There are not many colorful flowers blooming in winter to distract anyone from colorful berries and fruit. Those who want them are pretty intent on finding them anyway. There is not much else for overwintering birds to eat. Squirrels probably have plenty of acorns and nuts stored, but might enjoy a few berries too. No matter how abundant they are, there is serious competition for berries.

Most types of berries and small fruits that are so colorful through winter contain tiny seeds that get eaten along with the fruit. In this manner, the seeds get taken away from their origin as easily as birds fly away. They then get dispersed as birds do what birds do (that can be so annoying on a freshly washed car). Digestion only scarifies these seeds, which might not germinate otherwise.

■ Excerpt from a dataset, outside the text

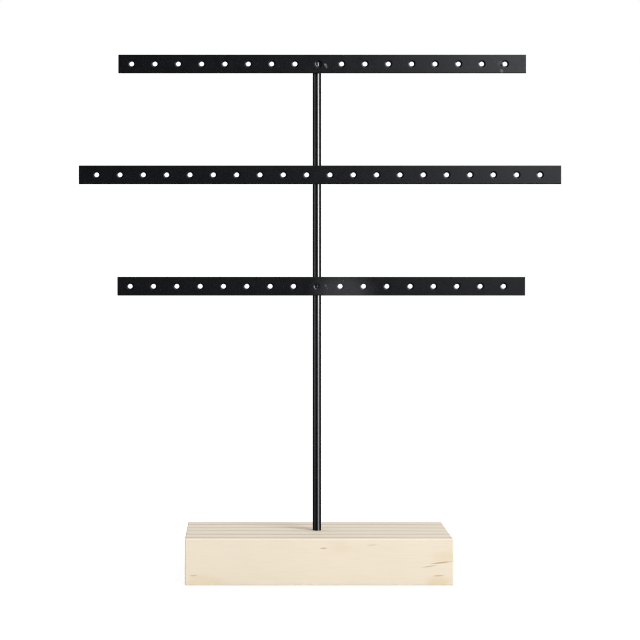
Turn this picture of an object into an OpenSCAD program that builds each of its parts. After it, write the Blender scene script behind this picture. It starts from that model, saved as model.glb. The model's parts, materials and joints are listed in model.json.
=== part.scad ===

This all might be much more information than necessary for home gardening. All we really need to know is that there are several plants that can produce colorful berries through winter while other color is limited. Although, it might be useful to be aware that these colorful berries are likely to eventually be depleted by the birds and any other wildlife that they are intended to be appealing to.

Then again, winter berries are popularly grown specifically to attract birds and wildlife to the garden. Either way, if berries are grown for their color or to attract birds, they have the potential to be messy. Those that do not get eaten eventually fall onto whatever is below them. Those that do get eaten fall (in ‘another form’) all over the neighborhood, and of course, onto freshly washed cars.

Coincidentally, most plants that produce colorful winter berries are related. They are of the ‘rose’ family, ‘Rosaceae’, and produce similar ‘pomme’ fruits that look like minute apples. Firethorn (pyracantha) is the most colorful and prolific. The various cotoneasters, including some low growing ground-covers, are similar, but not so prolific. Toyon is a colorful native that works nicely in unrefined landscapes. English hawthorn is a small deciduous tree.